‘Massive’ project pipeline connects Marni Dicker of Infrastructure Ontario with 2017 business achievement CGCA

Article by: Jim Middlemiss, Financial Post

Direct link:  https://business.financialpost.com/legal-post/massive-project-pipeline-connects-marni-dicker-of-infrastructure-ontario-with-2017-business-achievement-cgca

 

Recipient

Marni Dicker, Infrastructure Ontario

It’s a good thing that Marni Dicker, this year’s Business Achievement award recipient, is a self-confessed “deal junky.” As chief commercial officer, executive vice-president, general counsel and corporate secretary at Infrastructure Ontario, Dicker leads the strategy, conception and implementation involving the spending of more than $50 billion on provincial infrastructure.

“We cross the province east to west and north to south,” Dicker said. Infrastructure Ontario covers everything from building hospitals and schools to long-term care facilities, sports stadiums and courthouses. “Our pipeline going forward is massive.”

It’s a role she takes seriously, and is one that she knows has a major impact on people’s every day lives.

Dicker recalls visiting the Humber River Regional Hospital, the first digital hospital built in North America. A woman on dialysis overheard Dicker talking about being involved in the construction and broke down crying, thanking her on behalf of the patients who use the building for making it comfortable and easier for people on treatment.

“It really touched me,” she said. “The innovation that went into that building is remarkable.”

When Dicker left her former job at SNC Lavalin almost five years ago to join Ontario Infrastructure, she had a purpose in mind: use her skill set to do some good in the community and deliver social services in a more efficient manner.

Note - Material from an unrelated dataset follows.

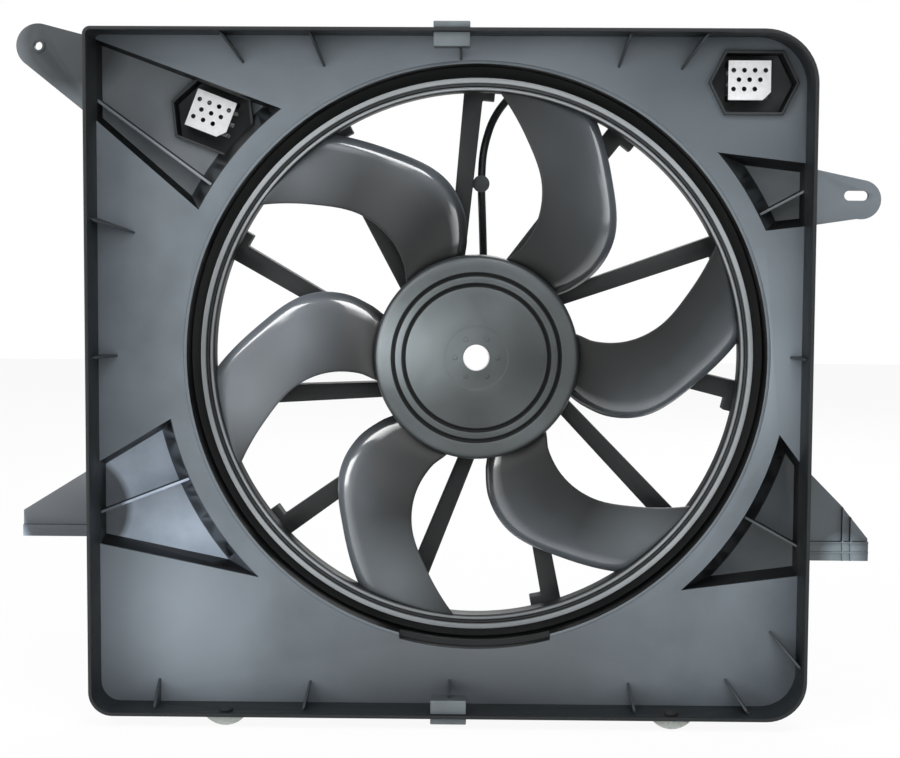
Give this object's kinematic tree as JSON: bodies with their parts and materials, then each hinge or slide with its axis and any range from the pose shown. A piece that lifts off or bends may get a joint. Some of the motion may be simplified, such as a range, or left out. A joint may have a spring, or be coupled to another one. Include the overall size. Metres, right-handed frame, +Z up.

Dicker has been at the forefront of developing Ontario’s alternative financing and procurement model used to procure and build public infrastructure. It’s a model that she has touted to international and U.S. audiences.

She knew early that she wanted to be involved on the business side and not just legal. However, she said it was her training as a lawyer that helped. “The skills I learned as a lawyer are the skills that allowed me to successfully transition to the corner office.”